Unless BNSF and UP both decide to abandon their tracks on the island, they will have rail at their door when the restoration is done. See no reason for Galveston to shut up shop, either. Maybe reconsider what and how they build and be sure to keep the climate and weather realities in mind. If it was once every 10 years or so, maybe then they should consider picking up the city and moving. But once a 100?


----------



## Lamar (Sep 27, 2008)

OlympianHiawatha said:


> Now with 2 majaor hurricanes in just over 100 years I would think Ike should be the final lesson that entire coastal region needs to be abandoned and allowed to revert back to natural wetlands.


So California should just pack it up and move because of earthquakes?
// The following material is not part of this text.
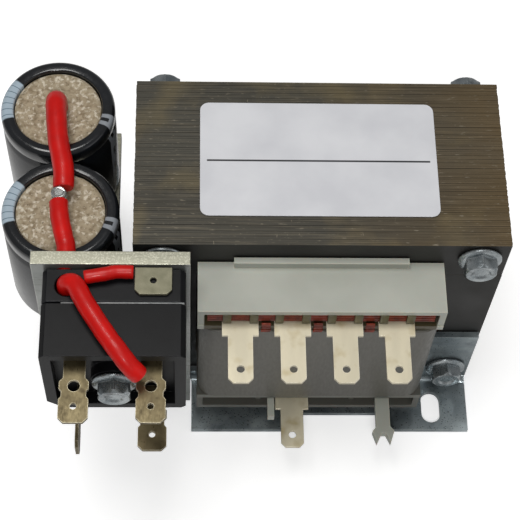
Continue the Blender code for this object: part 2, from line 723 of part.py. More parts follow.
def make_output_tab(brass):
    x = (OUTPUT_TAB_X - OUTPUT_TAB_WIDTH / 2, OUTPUT_TAB_X + OUTPUT_TAB_WIDTH / 2)
    back = PLATE_FRONT_Y - GAP
    front = back - OUTPUT_TAB_REACH
    z = CASE_TOP + GAP
    outline = [
        (x[0], back),
        (x[0], front + TAB_CHAMFER),
        (x[0] + TAB_CHAMFER, front),
        (x[1] - TAB_CHAMFER, front),
        (x[1], front + TAB_CHAMFER),
        (x[1], back),
    ]
    tab = prism("output_tab", outline, "Z", z, z + TAB_THICKNESS, brass)
    spot = (OUTPUT_TAB_X, front + TAB_HOLE_FROM_TIP)
    cutter = hole("output_tab_hole", "Z", spot, DETENT_RADIUS, z - 1, z + TAB_THICKNESS + 1, 16)
    shape_with(tab, "DIFFERENCE", [cutter])


def make_capacitors(sleeve, resin):
    """Each can is a cup in a printed sleeve, rolled over at the rim, with a disc of resin in its mouth."""
    mouth = CAPACITOR_RADIUS - CAPACITOR_RIM
    seat = CAPACITOR_TOP - CAPACITOR_RECESS
    profile = [
        (0, CAPACITOR_BOTTOM),
        (CAPACITOR_RADIUS - EDGE_ROUND, CAPACITOR_BOTTOM),
        (CAPACITOR_RADIUS, CAPACITOR_BOTTOM + EDGE_ROUND),
        (CAPACITOR_RADIUS, CAPACITOR_TOP - EDGE_ROUND),
        (CAPACITOR_RADIUS - EDGE_ROUND / 3, CAPACITOR_TOP - EDGE_ROUND / 3),
        (CAPACITOR_RADIUS - EDGE_ROUND, CAPACITOR_TOP),
        (mouth + EDGE_ROUND / 2, CAPACITOR_TOP),
        (mouth, CAPACITOR_TOP - EDGE_ROUND / 2),
        (mouth, seat),
        (0, seat),
    ]
    for name, centre in (("rear", REAR_CAPACITOR), ("front", FRONT_CAPACITOR)):
        turned(f"capacitor_can_{name}", centre, profile, sleeve)
        disc = [
            (0, seat + GAP),
            (mouth - GAP, seat + GAP),
            (mouth - GAP, SEAL_TOP - SEAL_EDGE_DROP),
            (mouth - GAP - SEAL_EDGE_WIDTH, SEAL_TOP),
            (0, SEAL_TOP),
        ]
        turned(f"capacitor_seal_{name}", centre, disc, resin)


def make_leads(red, tinned):
    """The sleeved capacitor leads, and the leads on the rectifier's own side of the plate."""
    rear_x, rear_y = REAR_CAPACITOR
    front_x, front_y = FRONT_CAPACITOR
    top = LEAD_HEIGHT + 0.6
    wire(
        "positive_lead_rear",
        [
            (rear_x, rear_y, SEAL_TOP + GAP),
            (rear_x, rear_y, LEAD_HEIGHT - 1.6),
            (rear_x, rear_y - 1.4, top - 0.3),
            (rear_x + 0.2, rear_y - 4.5, top + 0.5),
            (rear_x + 1.0, rear_y - 12, top + 0.4),
            (rear_x + 2.4, rear_y - 19, top),
            (front_x + 0.9, front_y + 3.3, LEAD_HEIGHT),
        ],
        SLEEVE_RADIUS,
        red,
    )
    wire(
        "positive_joint",
        [
            (front_x, front_y + 1.5, SEAL_TOP + GAP),
            (front_x, front_y + 1.5, LEAD_HEIGHT - 2),
            (front_x, front_y + 1.5, LEAD_HEIGHT + 1.2),
        ],
        BARE_WIRE_RADIUS,
        tinned,
    )
    wire(
        "positive_lead_front",
        [
            (front_x, front_y - 0.2, LEAD_HEIGHT),
            (front_x + 0.4, front_y - 4, LEAD_HEIGHT + 0.3),
            (LEAD_HOLE_X - 0.6, front_y - 9, LEAD_HEIGHT + 0.2),
            (LEAD_HOLE_X, PLATE_BACK_Y + 3, LEAD_HEIGHT),
            (LEAD_HOLE_X, BLOCK_BACK_Y + GAP, LEAD_HEIGHT),
        ],
        SLEEVE_RADIUS,
        red,
    )
    over = CASE_TOP + GAP + SLEEVE_RADIUS + 0.2
    tab_x = RECTIFIER_X + RECTIFIER_TAB_PITCH_X / 2
    tab_y = CASE_FRONT_Y - WIRE_HOLE_REACH
    wire(
        "rectifier_lead",
        [
            (BORE_X, BORE_Y, CASE_TOP - 5),
            (BORE_X, BORE_Y, CASE_TOP + 0.4),
            (BORE_X + 0.8, BORE_Y - 1.0, over - 0.2),
            (BORE_X + 3.8, BORE_Y - 4.4, over + 0.4),
            (BORE_X + 9.8, BORE_Y - 10.8, over + 0.2),
            (tab_x - 6.0, CASE_FRONT_Y + 0.6, over),
            (tab_x - 3.6, CASE_FRONT_Y - 2.2, over - 1.6),
            (tab_x - 2.3, tab_y + 0.4, over - 3.6),
        ],
        SLEEVE_RADIUS,
        red,
    )
    along = CASE_TOP + GAP + THIN_SLEEVE_RADIUS
    tab_left = OUTPUT_TAB_X - OUTPUT_TAB_WIDTH / 2
    wire(
        "output_lead",
        [
            (BORE_X + 4.0, BORE_Y + 0.9, along),
            (BORE_X + 8.0, BORE_Y + 1.6, along + 0.2),
            (tab_left - 4.0, PLATE_FRONT_Y - 1.9, along + 0.1),
            (tab_left - GAP, PLATE_FRONT_Y - 1.9, along),
        ],
        THIN_SLEEVE_RADIUS,
        red,
    )
    under = SHELF_TOP - PLATE_SHEET - GAP - BARE_WIRE_RADIUS - 0.6
    wire(
        "negative_link",
        [
            (rear_x, rear_y, SHELF_TOP),
            (rear_x, rear_y, under + 2),
            (rear_x + 0.2, rear_y - 2, under),
            (front_x, front_y + 2, under),
            (front_x, front_y, under + 2),
            (front_x, front_y, SHELF_TOP),
        ],
        BARE_WIRE_RADIUS,
        tinned,
    )


def make_label(paper):
    x, y = LABEL_CENTRE
    outline = rounded_rectangle(
        (x - LABEL_WIDTH / 2, x + LABEL_WIDTH / 2), (y - LABEL_DEPTH / 2, y + LABEL_DEPTH / 2), LABEL_CORNER
    )
    bottom = CORE_HEIGHT + LABEL_GAP
    prism("rating_label", outline, "Z", bottom, bottom + LABEL_THICKNESS, paper)


def main():
    clear_scene()
    core_steel = finish_of("core_steel", "#6f675a", 0.5, 0.8)
    zinc = finish_of("zinc_steel", "#9aa0a2", 0.35, 0.9)
    nylon = finish_of("nylon", "#cfd0c2", 0.5, 0.0)
    copper = finish_of("enamelled_copper", "#a8431c", 0.4, 0.3)
    film = finish_of("insulating_film", "#77716a", 0.5, 0.0)
    brass = finish_of("tinned_brass", "#c9c0a4", 0.3, 0.9)
    aluminium = finish_of("aluminium", "#c3c6bd", 0.4, 0.9)
    black = finish_of("black_plastic", "#18191b", 0.4, 0.0)
    anodised = finish_of("black_anodised", "#1d1e21", 0.4, 0.3)
    sleeve = finish_of("capacitor_sleeve", "#14161a", 0.3, 0.0)
    resin = finish_of("resin_paper", "#a69a83", 0.8, 0.0)
    red = finish_of("red_sleeving", "#c4120c", 0.3, 0.0)
    paper = finish_of("label_paper", "#d9dadb", 0.5, 0.0)
    make_core(core_steel)
    make_bobbin(nylon)
    make_windings(copper, film)
    make_winding_tabs(brass)
    make_core_bolts(zinc)
    make_foot_bracket("foot_bracket_front", -1, FOOT_LEFT, True, (1,), zinc)
    make_foot_bracket("foot_bracket_rear", 1, -BRACKET_HALF_WIDTH, False, (-1, 1), zinc)
    make_carrier_plate(aluminium)
    make_rectifier(black, anodised, brass, zinc)
    make_output_tab(brass)
    make_capacitors(sleeve, resin)
    make_leads(red, brass)
    make_label(paper)


main()
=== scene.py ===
"""Looks of an open-frame mains transformer with a bridge rectifier and two smoothing capacitors.

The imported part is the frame. Each operator dresses or rebuilds one group of its pieces, in metres and in
the part's own axes: X to the right, Y to the back, Z up, from the middle of the core's underside.
"""

import math

import bmesh
import bpy
from mathutils import Matrix, Vector


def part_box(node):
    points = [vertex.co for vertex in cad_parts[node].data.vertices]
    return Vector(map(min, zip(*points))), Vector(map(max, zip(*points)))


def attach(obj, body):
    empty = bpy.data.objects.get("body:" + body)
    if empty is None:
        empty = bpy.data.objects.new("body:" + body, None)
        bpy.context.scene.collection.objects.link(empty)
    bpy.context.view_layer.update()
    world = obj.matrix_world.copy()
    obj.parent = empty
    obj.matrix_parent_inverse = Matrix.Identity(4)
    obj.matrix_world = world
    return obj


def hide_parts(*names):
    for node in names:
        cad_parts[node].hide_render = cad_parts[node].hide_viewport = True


bl_info = {
    "name": "Transformer looks",
    "version": (1, 0, 0),
    "blender": (4, 5, 0),
    "location": "3D View > Sidebar > Transformer",
    "description": "Dresses the solids of an open-frame transformer with modelled detail and finishes",
    "category": "Object",
}

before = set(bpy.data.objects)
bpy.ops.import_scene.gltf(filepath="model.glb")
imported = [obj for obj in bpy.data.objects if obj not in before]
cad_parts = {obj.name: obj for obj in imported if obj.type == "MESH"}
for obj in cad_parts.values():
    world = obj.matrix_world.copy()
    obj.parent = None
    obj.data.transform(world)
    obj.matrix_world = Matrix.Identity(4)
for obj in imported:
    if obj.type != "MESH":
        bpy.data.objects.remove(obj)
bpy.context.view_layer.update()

MM = 0.001
SIDES = 64
FINE_SIDES = 96
THREAD_SIDES = 32
SMOOTH_ANGLE = math.radians(35)
# Points of a new mesh, or of a CAD copy, that are closer than this become one.
TOUCHING = 0.0005 * MM
CAD_TOUCHING = 0.001 * MM
# Further out than any point of the part, in metres.
FAR = 1.0

# In a CAD copy: the turn below which two faces are one, the turn from which an edge is rounded, and the
# turn from which it then stays sharp to the light.
FLAT_ANGLE = math.radians(0.5)
EDGE_ANGLE = math.radians(32)
SHARP_ANGLE = math.radians(50)

# Sockets of the Mix node when it mixes colours.
MIX_FACTOR = 0
MIX_A = 6
MIX_B = 7
MIX_RESULT = 2

# Noise of a finish: how fine it goes, and the levels between which it passes from one look to the other.
PATCH_DETAIL = 5.0
PATCH_LEVELS = (0.35, 0.65)
GRAIN_DETAIL = 3.0
GRAIN_LEVELS = (0.3, 0.7)
RELIEF_STRENGTH = 0.6
# Cosine between a face and its rounded edge, where the edge's colour begins and where it is full.
EDGE_TURN = (0.99, 0.85)

# Print on a capacitor's sleeve. A turn is a share of the way round, a span runs along the profile.
STRIPE_TURN = (0.935, 0.975)
DASH_TURN = (0.949, 0.961)
DASH_STEP = 7 * MM
DASH_SPAN = (2.2 * MM, 4.6 * MM)
PATCH_TURN = (0.40, 0.54)
PATCH_SPAN = (15.5 * MM, 47.6 * MM)
TICK_STEP = 0.022
TICK_TURN = (0.0, 0.002)
TICKS_SPAN = (41.0 * MM, 47.6 * MM)
BAR_STEP = 3.2 * MM
BAR_SPAN = (0.5 * MM, 1.7 * MM)
BARS_TURN = (0.42, 0.53)
BARS_SPAN = (18.0 * MM, 36.0 * MM)
PRINT_SOFT = 0.1 * MM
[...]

And New York could just as easily be hit by a hurricane; should they leave, too?


----------



## PetalumaLoco (Sep 27, 2008)

Lamar said:


> OlympianHiawatha said:
> 
> 
> > Now with 2 majaor hurricanes in just over 100 years I would think Ike should be the final lesson that entire coastal region needs to be abandoned and allowed to revert back to natural wetlands.
> ...


Don't move to the midwest, it could be worse than California for "the big one".

New Madrid quake.


----------



## MrFSS (Sep 27, 2008)

PetalumaLoco said:


> Lamar said:
> 
> 
> > OlympianHiawatha said:
> ...


Yep - we've felt some from that one over the years, even in central Kentucky!


----------



## the_traveler (Sep 27, 2008)

MrFSS said:


> PetalumaLoco said:
> 
> 
> > Don't move to the Midwest, it could be worse than California for "the big one".New Madrid quake.
> ...


In fact, the New Madrid quake rang church bells in *Boston*!


----------